Pikante Details, die bis dahin niemand für veröffentlichungswürdig gehalten hatte, werden darin genüsslich ausgebreitet: „Von der Straße aus konnte man beobachten, dass der Deutsche sich ausgezogen hat, ohne sich einen Pyjama anzuziehen.“ Werner Renz setzte seinerseits noch einen drauf und zitierte einen von der dänische Polizei gehörten Zeugen mit den Worten, Bauer habe sein „Geschlechtsteil bis zum Samenerguss manipuliert“. (Nachzulesen auf Seite 23 des bei Schenk veröffentlichten Artikels.) Auf die Nachkriegszeit bezogen behauptet Renz – diesmal gern ohne Quellenangabe über Bauers sexuelle Orientierung gebe es „allerhand Gerüchte“. Mit Bauer bekannte bzw. befreundete Personen wie Melitta Wiedemann – von Ronen Steinke wird sie auf Seite 224 seines Buches als „Bauers Münchner Brieffreundin“ bezeichnet – hätten „Bauers Präferenzen offenbar gekannt“. Werner Renz zufolge hat sich besagte Melitta Wiedemann 1973 in einem Brief an Walter Fabian über das Verhältnis Fritz Bauers zu dessen jugendlichem Nachbarn Wolfgang Kaven wie folgt geäußert: „Ich sagte Ihnen schon, dass ich überzeugt bin, dass es keine homosexuelle Beziehung war.“

 

Ungeachtet dessen bedrängte Renz Wolfgang Kaven, doch endlich mit der Wahrheit „über bestimmte Fragen zum Leben Fritz Bauers“ herauszurücken. „Wir, der (!) wir uns als seine Freunde und Nachfahren verstehen, sollten endlich die Tabus brechen und Bauer in seiner Komplexität und möglicherweise auch Zerrissenheit verstehen und darstellen“, schrieb Renz am 8. Juni 2011 an Wolfgang Kaven. „Mich würde es sehr interessieren, wie Ihre Freundschaft zu Fritz Bauer sich gestaltet hat…Als ob es eine Schande wäre, homosexuelle oder homoerotische Beziehungen zu pflegen!
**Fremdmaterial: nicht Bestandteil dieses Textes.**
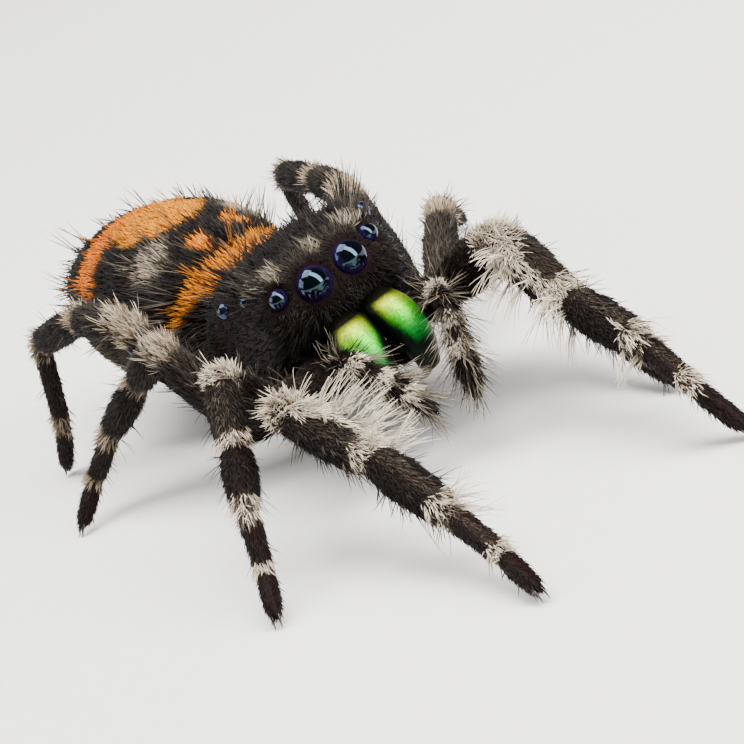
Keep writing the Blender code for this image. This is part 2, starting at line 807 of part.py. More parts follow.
def make_pedicel(materials):
    """The narrow waist between carapace and abdomen."""
    front = body_matrix() @ Vector((PEDICEL_PLACE[0] - 0.20, 0.0, PEDICEL_PLACE[2]))
    back = abdomen_matrix() @ Vector((ABDOMEN_CENTRE[0] + ABDOMEN_HALF[0] + 0.02, 0.0, 0.06))
    along = (back - front).normalized()
    across = along.cross(Vector((0.0, 0.0, 1.0))).normalized()
    points = [front, front.lerp(back, 0.5), back]
    radii = [PEDICEL_RADIUS, PEDICEL_RADIUS * 0.9, PEDICEL_RADIUS]
    waist = tube(points, radii, [across] * 3, 10, caps=(0.15, 0.15)).piece()
    return finish_node(waist, "pedicel", materials["dark_cuticle"])


def to_metres(nodes):
    """Scale every node to metres and set the origin under the middle of the footprint."""
    low = [min(vertex.co[axis] for node in nodes for vertex in node.data.vertices) for axis in range(3)]
    high = [max(vertex.co[axis] for node in nodes for vertex in node.data.vertices) for axis in range(3)]
    shift = Matrix.Translation((-0.5 * (low[0] + high[0]), -0.5 * (low[1] + high[1]), -low[2]))
    change = Matrix.Scale(MM, 4) @ shift
    for node in nodes:
        node.data.transform(change)
        node.data.update()


def main():
    """Build the spider."""
    clear_scene()
    materials = make_materials()
    nodes = [make_cephalothorax(materials)]
    nodes += make_eyes(materials)
    nodes += make_chelicerae(materials)
    nodes += make_palps(materials)
    nodes.append(make_pedicel(materials))
    nodes += make_abdomen(materials)
    for number in SEGMENT_LENGTHS:
        for side, sign in SIDES:
            nodes += make_leg(number, side, sign, materials)
    to_metres(nodes)


main()
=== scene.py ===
"""Looks of a life-size bold jumping spider that stands with its front legs stretched forward.

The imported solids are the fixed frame. One skin replaces all pieces of flesh, a coat of solid tufts
grows on it, and the eyes, jaws, fangs and claws are pieces of their own. Shapes are worked out in
millimetres in the spider's own frame (+X the way it faces, +Y its left, +Z up, the floor at z = 0
and the carapace centre over the origin) and then moved to the frame of the solids, in metres.
"""
from __future__ import annotations

import logging
import math
from dataclasses import dataclass, field
from enum import Enum
from typing import Any, Iterable, Sequence

import bpy
import numpy as np
from mathutils import Matrix, Vector

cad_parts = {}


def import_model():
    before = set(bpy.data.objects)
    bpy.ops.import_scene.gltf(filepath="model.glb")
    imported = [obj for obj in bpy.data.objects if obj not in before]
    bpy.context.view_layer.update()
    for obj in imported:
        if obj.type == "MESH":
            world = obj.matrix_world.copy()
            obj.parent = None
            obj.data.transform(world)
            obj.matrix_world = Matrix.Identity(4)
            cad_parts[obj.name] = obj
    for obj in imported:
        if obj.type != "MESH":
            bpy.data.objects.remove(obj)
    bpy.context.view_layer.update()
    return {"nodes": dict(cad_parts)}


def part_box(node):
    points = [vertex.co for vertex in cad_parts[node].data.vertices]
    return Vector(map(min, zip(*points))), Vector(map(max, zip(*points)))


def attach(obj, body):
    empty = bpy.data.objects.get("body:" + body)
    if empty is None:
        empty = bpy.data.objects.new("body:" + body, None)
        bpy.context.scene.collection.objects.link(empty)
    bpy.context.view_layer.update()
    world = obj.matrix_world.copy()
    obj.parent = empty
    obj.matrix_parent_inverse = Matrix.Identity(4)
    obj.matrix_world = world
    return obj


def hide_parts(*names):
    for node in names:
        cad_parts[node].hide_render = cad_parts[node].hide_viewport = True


LOG = logging.getLogger("spider")
MM = 0.001
SEED = 20

Array = np.ndarray
Pair = tuple[float, float]
Point = tuple[float, float, float]
Row = tuple[float, float, float, float]
Stops = tuple[tuple[float, str], ...]
Marks = dict[str, Array]
Piece, Material, Tree = bpy.types.Object, bpy.types.Material, bpy.types.NodeTree


@dataclass
class Frame:
    """A place and three axes (the columns of axes) in the spider's own frame."""

    origin: Array
    axes: Array

    def place(self, points: Array | Point) -> Array:
        """Points of this frame in the spider's frame."""
        return points @ self.axes.T + self.origin

    def turn(self, vectors: Array) -> Array:
        """Directions of this frame in the spider's frame."""
        return vectors @ self.axes.T

    def local(self, points: Array) -> Array:
        """Points of the spider's frame in this one."""
        return (points - self.origin) @ self.axes

    def local_turn(self, vectors: Array) -> Array:
        """Directions of the spider's frame in this one."""
        return vectors @ self.axes


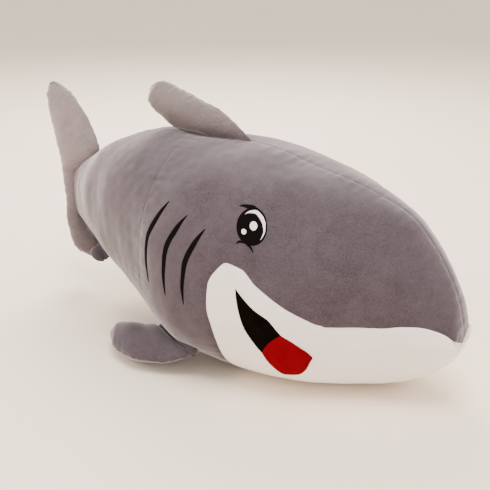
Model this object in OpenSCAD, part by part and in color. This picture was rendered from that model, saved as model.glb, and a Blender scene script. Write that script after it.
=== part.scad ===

Wenn Bauer sich selbst nicht bekennen konnte, weil eben die Verhältnisse so restaurativ und repressiv waren, dann geht es nicht an, dieses erzwungene, möglicherweise seinerzeit lebenswichtige Beschweigen heute, im Jahr 2011, fortzusetzen…Es wäre, sehr geehrter Herr Kaven, von großer Bedeutung, wenn Sie die Offenheit aufbrächten, frank und frei über die damaligen Verhältnisse zu sprechen“.

 

Die Hoffnung von Werner Renz, endlich, endlich einen Beweis für Fritz Bauers vermeintliche Homosexualität in die Hand zu bekommen und damit in die Geschichte einzugehen, hat sich nicht erfüllt. Wolfgang Kaven ließ ihn abfahren. Über den kläglichen Versuch des „Erbsenzählers“ im Dienste des Fritz-Bauer-Instituts, sich in gewohnter Selbstüberschätzung als Nachfahre Fritz Bauers zu stilisieren, lachen inzwischen die Hühner.